One of the better-known travel destinations in Germany, the federal state of Schleswig-Holstein forms the northernmost tip of the country, bordering Denmark. The state has access to both the North Sea and the Baltic Sea, two destinations very popular with travelers. With the Wadden Sea National Park Schleswig-Holstein is also home to Central Europe’s largest National Park.
Apart from tourism, the state’s economy in the southern half partly profits from being located in the Hamburg metropolitan area, while in the eastern part, around Lübeck and Kiel, the only two large cities of the state, ship building and sea transportation are considerable factors. In contrast, the western half is comparatively sparsely populated and is considered as being a structurally rather weak area.

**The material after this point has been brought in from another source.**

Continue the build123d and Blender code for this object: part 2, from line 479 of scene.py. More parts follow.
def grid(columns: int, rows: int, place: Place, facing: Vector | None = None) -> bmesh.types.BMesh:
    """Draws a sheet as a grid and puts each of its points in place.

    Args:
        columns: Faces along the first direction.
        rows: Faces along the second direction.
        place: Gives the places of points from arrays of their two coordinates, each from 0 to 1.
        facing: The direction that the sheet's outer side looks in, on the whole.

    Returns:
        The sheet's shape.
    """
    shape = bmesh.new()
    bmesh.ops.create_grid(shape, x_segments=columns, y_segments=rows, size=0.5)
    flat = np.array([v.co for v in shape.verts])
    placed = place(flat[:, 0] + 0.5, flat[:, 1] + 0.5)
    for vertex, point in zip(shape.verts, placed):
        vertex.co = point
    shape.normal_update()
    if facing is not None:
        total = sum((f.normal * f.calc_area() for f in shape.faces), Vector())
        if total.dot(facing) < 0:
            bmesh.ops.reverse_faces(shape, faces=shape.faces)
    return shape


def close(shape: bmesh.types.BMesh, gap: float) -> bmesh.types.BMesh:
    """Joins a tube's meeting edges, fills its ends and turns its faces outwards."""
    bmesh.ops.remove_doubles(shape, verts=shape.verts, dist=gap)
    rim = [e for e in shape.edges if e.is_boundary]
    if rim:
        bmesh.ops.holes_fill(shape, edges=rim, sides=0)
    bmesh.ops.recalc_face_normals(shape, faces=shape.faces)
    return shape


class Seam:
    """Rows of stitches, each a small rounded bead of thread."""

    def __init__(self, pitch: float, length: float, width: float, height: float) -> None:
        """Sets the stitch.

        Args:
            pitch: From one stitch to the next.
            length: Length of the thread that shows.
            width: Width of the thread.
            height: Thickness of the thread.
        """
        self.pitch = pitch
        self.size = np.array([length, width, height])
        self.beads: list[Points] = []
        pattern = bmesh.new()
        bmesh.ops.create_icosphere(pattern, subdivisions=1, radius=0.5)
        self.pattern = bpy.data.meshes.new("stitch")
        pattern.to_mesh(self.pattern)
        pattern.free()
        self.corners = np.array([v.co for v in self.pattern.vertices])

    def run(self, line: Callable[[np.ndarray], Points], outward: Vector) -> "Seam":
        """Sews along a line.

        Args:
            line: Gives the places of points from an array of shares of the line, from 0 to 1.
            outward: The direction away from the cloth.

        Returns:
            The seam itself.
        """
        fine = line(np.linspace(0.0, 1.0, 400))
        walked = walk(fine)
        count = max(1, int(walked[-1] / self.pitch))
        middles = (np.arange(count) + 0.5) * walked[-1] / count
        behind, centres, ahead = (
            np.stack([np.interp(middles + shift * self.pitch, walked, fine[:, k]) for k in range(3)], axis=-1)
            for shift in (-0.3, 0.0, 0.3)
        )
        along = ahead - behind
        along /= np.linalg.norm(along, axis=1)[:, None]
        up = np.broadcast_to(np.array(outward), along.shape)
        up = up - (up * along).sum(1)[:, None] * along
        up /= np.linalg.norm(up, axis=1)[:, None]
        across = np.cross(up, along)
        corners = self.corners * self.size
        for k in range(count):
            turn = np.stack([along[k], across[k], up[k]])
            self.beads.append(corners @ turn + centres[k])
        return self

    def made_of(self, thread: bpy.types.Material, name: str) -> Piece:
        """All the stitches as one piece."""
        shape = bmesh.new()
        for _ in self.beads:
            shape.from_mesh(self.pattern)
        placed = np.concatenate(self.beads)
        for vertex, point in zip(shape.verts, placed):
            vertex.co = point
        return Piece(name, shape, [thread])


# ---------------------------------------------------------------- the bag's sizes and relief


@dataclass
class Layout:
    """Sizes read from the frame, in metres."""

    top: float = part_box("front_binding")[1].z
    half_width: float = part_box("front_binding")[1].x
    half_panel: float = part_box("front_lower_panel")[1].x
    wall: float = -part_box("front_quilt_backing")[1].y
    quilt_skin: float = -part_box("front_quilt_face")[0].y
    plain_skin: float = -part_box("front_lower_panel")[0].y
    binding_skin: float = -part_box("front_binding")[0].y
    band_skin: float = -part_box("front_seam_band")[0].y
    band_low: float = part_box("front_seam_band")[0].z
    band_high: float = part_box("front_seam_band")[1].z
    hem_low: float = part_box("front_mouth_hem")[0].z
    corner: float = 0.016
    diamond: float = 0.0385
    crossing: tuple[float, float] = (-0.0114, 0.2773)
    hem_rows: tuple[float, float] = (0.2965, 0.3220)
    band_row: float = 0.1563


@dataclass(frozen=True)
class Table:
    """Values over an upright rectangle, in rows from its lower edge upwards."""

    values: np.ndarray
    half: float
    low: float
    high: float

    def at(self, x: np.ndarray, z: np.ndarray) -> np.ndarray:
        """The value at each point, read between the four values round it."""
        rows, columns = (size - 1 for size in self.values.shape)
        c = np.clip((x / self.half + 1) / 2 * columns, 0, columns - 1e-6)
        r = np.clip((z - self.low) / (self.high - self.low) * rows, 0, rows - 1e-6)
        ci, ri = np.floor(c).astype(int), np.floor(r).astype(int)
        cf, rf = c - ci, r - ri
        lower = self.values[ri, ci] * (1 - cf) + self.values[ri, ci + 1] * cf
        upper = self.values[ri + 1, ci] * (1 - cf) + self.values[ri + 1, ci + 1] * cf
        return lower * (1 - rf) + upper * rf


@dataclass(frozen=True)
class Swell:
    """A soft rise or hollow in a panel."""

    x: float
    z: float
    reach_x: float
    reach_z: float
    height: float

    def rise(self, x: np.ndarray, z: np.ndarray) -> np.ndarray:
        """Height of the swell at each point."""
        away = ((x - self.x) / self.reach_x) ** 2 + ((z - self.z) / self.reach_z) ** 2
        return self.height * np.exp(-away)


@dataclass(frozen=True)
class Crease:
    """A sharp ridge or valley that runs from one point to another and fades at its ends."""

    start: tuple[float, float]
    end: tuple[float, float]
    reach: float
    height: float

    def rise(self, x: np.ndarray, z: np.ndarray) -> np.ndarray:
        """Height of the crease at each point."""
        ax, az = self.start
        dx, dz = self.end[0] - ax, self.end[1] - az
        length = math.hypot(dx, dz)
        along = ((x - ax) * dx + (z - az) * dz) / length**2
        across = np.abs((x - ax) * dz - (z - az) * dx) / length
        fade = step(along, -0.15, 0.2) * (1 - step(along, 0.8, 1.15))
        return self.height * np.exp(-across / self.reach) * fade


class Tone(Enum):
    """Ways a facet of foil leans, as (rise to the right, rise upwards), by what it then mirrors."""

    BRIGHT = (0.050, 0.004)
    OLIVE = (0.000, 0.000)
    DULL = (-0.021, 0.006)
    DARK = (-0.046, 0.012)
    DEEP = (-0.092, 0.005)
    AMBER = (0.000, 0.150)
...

Until Prussia and Austria won the Second Schleswig War in 1864, Schleswig-Holstein for a long time in its history in large parts stood under Danish rule. Until this day, there is a small Danish minority living in the northernmost region of the state. These historic developments are reflected in Schleswig-Holsteins culture, in particular in the Low German language which is still common in the state, although generally being in decline.

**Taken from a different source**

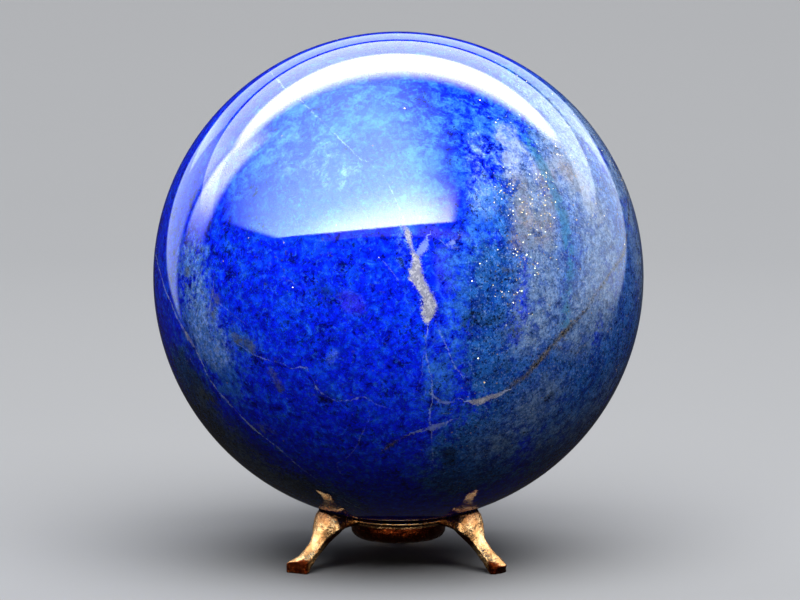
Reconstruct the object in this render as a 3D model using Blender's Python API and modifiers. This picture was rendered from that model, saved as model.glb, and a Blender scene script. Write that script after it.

Schleswig-Holstein’s population density is with 179 people per square kilometer below the German average. Among the western federal states of the country, the state has the lowest percentage of foreign-born inhabitants, some 20% of which are from countries of the European Union.
Schleswig-Holstein is the northernmost of the 16 states of Germany, comprising most of the historical duchy of Holstein and the southern part of the former Duchy of Schleswig. Its capital city is Kiel, other important cities are Lübeck, Flensburg, Neumünster, Norderstedt, Elmshorn.
After World War II, the Prussian province Schleswig-Holstein came under British occupation. On 23 August 1946, the military government abolished the province and reconstituted it as a separate Land.
Because of the forced migrations of Germans in 1944 to 1950, the population of Schleswig-Holstein increased by 33% (860,000 people). A pro-Danish political movement arose in Schleswig, with transfer of the area to Denmark as an ultimate goal. This was supported neither by the British occupation administration nor the Danish government. In 1955, the German and Danish governments issued the Bonn-Copenhagen Declarations confirming the rights of the ethnic minorities on both sides of the border. Conditions between the nationalities have since been stable and generally respectful.
Schleswig-Holstein combines Scandinavian and German aspects of culture. The castles and manors in the countryside are the best example for this tradition; some dishes like Rødgrød (German: Rote Grütze, literal English “red grits” or “red groats”) are also shared, as well as surnames such as Hansen.
The most important festivals are the Kiel Week, Schleswig-Holstein Musik Festival, an annual classic music festival all over the state, and the Lübeck Nordic Film Days, an annual film festival for movies from Scandinavian countries, held in Lübeck.
The annual Wacken Open Air festival is considered to be the largest heavy metal rock festival in the world. The state’s most important museum of cultural history is in Gottorf Castle in Schleswig. The Wagnerian tenor Klaus Florian Vogt is from Schleswig-Holstein.
Schleswig-Holstein’s islands, beaches, and cities are popular tourist attractions.
Schleswig-Holstein is rich in islands. Germany’s northernmost state includes sixteen islands and Halligen in the North Sea and the Baltic Sea. Between them, these sixteen manage to offer all the superlatives any visitor could ever want: Helgoland and Sylt are Germany’s only open sea island and the country’s northernmost island respectively. Fehmarn is the sunniest island and the community on the Gröde Hallig is the smallest in Germany.
But what really makes these islands special is their individuality: long sandy beaches here, rugged cliffs there, heaths and the tidal mudflats of the Wadden Sea, charming little villages, cosy self-catering apartments, exclusive hotels and elegant restaurants. An island holiday is a unique pleasure, because each island has its own character and getting there is a special journey. Even though many islands are now accessible by bridge or by dam, for most visitors the holiday starts with a ferry trip. And it doesn’t matter how long this takes, as soon as the car is parked on the gently swaying ship and the mainland gradually disappears into the distance, body and soul begin to relax.
Lübeck is a northern German city distinguished by Brick Gothic architecture, which dates to its time as the medieval capital of the Hanseatic League, a powerful trading confederation. Its symbol is the Holstentor, a red-brick city gate that defended the river-bounded Altstadt (old town). Rebuilt following WW II, the Marienkirche is a 13th–14th-century landmark that widely influenced Northern European church design. Lübeck is one of the major ports of Germany. Situated on the river Trave, it was the leading city of the Hanseatic League, and because of its extensive Brick Gothic architecture, it is listed by UNESCO as a World Heritage Site.